Bank of Japan Modifies Policy Communication Strategy

July 15, 2008

A two-day policy meeting lasting six hours and 50 minutes total produced an as-expected decision to leave unchanged the target overnight rate of 0.5%, which has been at that level since February 2007.  New interim forecasts revised growth slightly downward and core inflation sharply upward as had been anticipated.  Governor Shirakawa stressed, however, that Japan does not face the same kind of stagflation risk as other economies, because elevated commodity prices are not spilling over into wage awards, and firms lack the pricing power to pass on higher costs.  While markets are pricing in a greater likelihood that the next rate change will be up than down, such is not generally expected in 2H08.  Indeed, for now at least, officials are more worried about growth than inflation.  The new forecasts for Fiscal 2008 and Fiscal 2009 are as follows.  The old forecasts are indicated in parentheses.

 

  Fiscal 2008 Fiscal 2009
GDP Growth 1.2% (1.5) 1.5% (1.7)
Core CPI 1.8% (1.1) 1.1% (1.0)
Domestic CGPI 4.8% (2.5) 1.8% (1.1)

 

Japanese monetary officials did spring a surprise, nonetheless, and that was to announce several modifications in how they will communicate their policy thinking to the public.

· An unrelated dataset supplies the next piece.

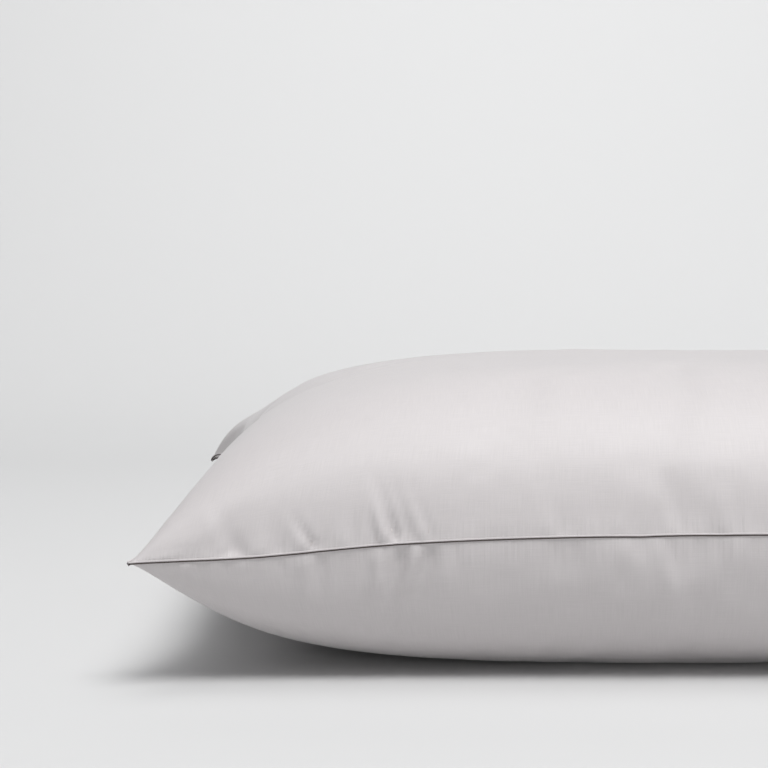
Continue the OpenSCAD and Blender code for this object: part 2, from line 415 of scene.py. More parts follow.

  1. Every meeting, not merely those when interest rates are changed, will be followed by a statement explaining their latest assessment of the economic and price situation.
  2. The October semi-annual economic and price outlook will release forecasts for a longer time horizon than has been done heretofore.
  3. Risk balance charts will be provided when forecasts are updated in January and July and not merely with the semi-annual outlooks in October and April.
  4. The time lag for the release of meeting minutes will no longer ever exceed the interval to the subsequent meeting.
  5. Monthly economic assessments in Japanese will be released one day after the Board meets.  English translations will be available a day after that.

Bank of Japan policy has been more inscrutable than the monetary policies of other central banks such as the ECB, Bank of England, Bank of Canada, Reserve Bank of Australia, or even the Fed.  Much of the opaqueness stems from the vagueness with which officials weigh different criteria.  The definition of price stability lying between zero and 2%, for example, is too wide to be of practical usefulness.  That range’s midpoint of 1.0% is too low for an economy that has had a recent experience with deflation.